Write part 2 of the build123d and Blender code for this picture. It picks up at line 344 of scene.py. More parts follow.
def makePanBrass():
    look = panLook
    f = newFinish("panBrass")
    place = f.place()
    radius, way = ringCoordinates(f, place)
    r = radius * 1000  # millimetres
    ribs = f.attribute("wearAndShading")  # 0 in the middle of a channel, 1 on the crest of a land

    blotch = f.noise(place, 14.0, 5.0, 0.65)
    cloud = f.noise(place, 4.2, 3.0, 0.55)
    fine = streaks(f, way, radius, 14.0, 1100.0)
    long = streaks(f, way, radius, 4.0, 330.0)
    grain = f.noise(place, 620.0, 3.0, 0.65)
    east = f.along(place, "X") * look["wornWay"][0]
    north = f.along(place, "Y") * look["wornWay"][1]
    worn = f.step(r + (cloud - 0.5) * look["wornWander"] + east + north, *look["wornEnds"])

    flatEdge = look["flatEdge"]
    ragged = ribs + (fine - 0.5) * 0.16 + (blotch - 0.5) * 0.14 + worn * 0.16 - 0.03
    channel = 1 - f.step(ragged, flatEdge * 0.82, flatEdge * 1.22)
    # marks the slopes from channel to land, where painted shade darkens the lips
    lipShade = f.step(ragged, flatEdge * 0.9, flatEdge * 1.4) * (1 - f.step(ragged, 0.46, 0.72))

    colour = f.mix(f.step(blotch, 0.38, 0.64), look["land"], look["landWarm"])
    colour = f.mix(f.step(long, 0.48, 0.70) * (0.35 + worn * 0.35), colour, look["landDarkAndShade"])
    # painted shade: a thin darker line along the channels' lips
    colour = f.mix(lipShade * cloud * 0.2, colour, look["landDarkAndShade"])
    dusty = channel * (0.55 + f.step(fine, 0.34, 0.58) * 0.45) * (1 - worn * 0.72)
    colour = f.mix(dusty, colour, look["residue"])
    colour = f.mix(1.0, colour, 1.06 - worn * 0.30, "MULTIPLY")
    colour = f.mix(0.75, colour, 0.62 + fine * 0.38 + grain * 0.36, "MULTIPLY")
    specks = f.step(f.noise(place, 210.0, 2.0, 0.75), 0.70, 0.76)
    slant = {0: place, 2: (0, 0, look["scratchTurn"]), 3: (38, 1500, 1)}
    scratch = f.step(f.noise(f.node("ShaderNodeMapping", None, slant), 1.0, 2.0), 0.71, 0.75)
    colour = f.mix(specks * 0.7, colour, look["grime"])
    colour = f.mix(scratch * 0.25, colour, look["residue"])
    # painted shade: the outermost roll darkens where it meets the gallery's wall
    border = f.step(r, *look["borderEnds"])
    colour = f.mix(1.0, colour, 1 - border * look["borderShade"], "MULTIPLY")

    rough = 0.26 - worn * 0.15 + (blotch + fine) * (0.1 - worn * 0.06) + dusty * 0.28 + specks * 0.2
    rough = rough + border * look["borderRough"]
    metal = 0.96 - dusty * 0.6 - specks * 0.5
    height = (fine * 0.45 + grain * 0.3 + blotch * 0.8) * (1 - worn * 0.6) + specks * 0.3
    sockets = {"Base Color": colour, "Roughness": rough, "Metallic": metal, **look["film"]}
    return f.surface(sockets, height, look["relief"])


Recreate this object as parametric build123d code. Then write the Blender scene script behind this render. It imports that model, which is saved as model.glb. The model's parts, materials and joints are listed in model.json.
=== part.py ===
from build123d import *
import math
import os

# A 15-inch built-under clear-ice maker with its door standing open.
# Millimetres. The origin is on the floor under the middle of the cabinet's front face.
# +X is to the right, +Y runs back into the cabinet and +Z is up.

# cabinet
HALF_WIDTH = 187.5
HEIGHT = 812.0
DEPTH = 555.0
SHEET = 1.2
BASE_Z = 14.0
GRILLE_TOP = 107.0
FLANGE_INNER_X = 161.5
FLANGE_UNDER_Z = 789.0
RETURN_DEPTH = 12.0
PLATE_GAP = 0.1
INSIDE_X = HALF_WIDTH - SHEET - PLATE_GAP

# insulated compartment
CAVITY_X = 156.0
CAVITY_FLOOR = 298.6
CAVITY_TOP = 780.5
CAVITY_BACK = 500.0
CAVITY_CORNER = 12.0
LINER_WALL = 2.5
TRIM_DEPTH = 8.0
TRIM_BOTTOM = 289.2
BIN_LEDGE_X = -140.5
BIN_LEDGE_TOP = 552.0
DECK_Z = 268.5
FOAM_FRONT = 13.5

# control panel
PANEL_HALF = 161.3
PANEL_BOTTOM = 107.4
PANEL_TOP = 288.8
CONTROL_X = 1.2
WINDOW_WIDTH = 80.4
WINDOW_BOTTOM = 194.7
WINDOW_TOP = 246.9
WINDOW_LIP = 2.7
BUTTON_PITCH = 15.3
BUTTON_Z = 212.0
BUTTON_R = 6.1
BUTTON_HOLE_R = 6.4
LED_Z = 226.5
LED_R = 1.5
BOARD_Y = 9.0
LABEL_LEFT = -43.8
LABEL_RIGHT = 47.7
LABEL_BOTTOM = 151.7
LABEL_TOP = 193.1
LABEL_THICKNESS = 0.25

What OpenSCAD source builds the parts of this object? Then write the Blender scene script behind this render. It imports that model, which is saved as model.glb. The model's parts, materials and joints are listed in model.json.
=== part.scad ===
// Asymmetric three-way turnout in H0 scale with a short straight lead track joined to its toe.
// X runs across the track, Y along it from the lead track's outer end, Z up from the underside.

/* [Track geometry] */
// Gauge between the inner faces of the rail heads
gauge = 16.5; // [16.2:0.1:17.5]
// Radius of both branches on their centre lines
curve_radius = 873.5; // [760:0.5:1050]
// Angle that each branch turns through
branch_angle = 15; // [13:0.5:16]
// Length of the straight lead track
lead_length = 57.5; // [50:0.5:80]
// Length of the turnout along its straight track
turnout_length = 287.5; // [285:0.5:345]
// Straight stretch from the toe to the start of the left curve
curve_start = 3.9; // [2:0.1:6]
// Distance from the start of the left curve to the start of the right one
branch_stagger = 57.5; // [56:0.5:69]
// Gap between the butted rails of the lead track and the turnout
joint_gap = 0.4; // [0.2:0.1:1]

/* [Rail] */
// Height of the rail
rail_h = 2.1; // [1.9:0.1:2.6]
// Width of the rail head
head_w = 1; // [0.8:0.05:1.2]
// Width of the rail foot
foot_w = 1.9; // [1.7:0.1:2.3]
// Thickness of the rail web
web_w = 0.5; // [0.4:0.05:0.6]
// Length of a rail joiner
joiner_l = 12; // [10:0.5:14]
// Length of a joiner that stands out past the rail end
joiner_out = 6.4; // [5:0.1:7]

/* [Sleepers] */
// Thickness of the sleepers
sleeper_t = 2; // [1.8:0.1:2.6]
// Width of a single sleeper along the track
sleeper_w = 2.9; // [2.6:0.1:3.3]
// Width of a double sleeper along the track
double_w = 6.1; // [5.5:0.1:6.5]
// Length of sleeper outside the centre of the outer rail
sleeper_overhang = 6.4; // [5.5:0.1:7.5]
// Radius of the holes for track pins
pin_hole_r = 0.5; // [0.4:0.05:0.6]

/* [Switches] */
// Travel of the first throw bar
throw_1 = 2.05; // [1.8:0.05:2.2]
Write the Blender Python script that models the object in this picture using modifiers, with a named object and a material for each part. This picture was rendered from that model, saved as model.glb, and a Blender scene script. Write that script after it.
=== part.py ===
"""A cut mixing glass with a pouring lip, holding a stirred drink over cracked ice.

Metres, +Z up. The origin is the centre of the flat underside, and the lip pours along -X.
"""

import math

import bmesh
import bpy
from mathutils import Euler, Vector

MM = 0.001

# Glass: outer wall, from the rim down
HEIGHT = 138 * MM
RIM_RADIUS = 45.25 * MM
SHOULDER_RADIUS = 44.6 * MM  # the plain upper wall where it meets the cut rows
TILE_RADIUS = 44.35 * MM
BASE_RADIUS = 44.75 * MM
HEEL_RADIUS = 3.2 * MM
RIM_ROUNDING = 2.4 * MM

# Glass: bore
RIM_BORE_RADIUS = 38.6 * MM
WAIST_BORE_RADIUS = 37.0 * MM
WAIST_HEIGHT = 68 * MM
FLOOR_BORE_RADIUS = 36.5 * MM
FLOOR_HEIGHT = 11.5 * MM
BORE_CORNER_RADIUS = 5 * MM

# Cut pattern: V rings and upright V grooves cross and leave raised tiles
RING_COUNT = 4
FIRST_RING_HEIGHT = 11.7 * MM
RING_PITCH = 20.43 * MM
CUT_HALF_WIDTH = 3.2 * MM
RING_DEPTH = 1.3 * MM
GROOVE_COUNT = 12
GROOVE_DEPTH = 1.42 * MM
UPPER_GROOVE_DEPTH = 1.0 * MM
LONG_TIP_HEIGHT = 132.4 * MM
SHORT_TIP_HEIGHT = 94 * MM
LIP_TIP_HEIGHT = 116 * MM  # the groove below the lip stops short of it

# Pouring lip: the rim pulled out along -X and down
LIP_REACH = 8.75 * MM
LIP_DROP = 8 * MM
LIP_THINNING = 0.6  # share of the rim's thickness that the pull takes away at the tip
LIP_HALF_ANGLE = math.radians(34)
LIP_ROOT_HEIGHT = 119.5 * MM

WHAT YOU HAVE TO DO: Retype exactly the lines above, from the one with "Recreate this object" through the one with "LABEL_THICKNESS = 0.25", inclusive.

RESULT FOR THIS TASK:
Recreate this object as parametric build123d code. Then write the Blender scene script behind this render. It imports that model, which is saved as model.glb. The model's parts, materials and joints are listed in model.json.
=== part.py ===
from build123d import *
import math
import os

# A 15-inch built-under clear-ice maker with its door standing open.
# Millimetres. The origin is on the floor under the middle of the cabinet's front face.
# +X is to the right, +Y runs back into the cabinet and +Z is up.

# cabinet
HALF_WIDTH = 187.5
HEIGHT = 812.0
DEPTH = 555.0
SHEET = 1.2
BASE_Z = 14.0
GRILLE_TOP = 107.0
FLANGE_INNER_X = 161.5
FLANGE_UNDER_Z = 789.0
RETURN_DEPTH = 12.0
PLATE_GAP = 0.1
INSIDE_X = HALF_WIDTH - SHEET - PLATE_GAP

# insulated compartment
CAVITY_X = 156.0
CAVITY_FLOOR = 298.6
CAVITY_TOP = 780.5
CAVITY_BACK = 500.0
CAVITY_CORNER = 12.0
LINER_WALL = 2.5
TRIM_DEPTH = 8.0
TRIM_BOTTOM = 289.2
BIN_LEDGE_X = -140.5
BIN_LEDGE_TOP = 552.0
DECK_Z = 268.5
FOAM_FRONT = 13.5

# control panel
PANEL_HALF = 161.3
PANEL_BOTTOM = 107.4
PANEL_TOP = 288.8
CONTROL_X = 1.2
WINDOW_WIDTH = 80.4
WINDOW_BOTTOM = 194.7
WINDOW_TOP = 246.9
WINDOW_LIP = 2.7
BUTTON_PITCH = 15.3
BUTTON_Z = 212.0
BUTTON_R = 6.1
BUTTON_HOLE_R = 6.4
LED_Z = 226.5
LED_R = 1.5
BOARD_Y = 9.0
LABEL_LEFT = -43.8
LABEL_RIGHT = 47.7
LABEL_BOTTOM = 151.7
LABEL_TOP = 193.1
LABEL_THICKNESS = 0.25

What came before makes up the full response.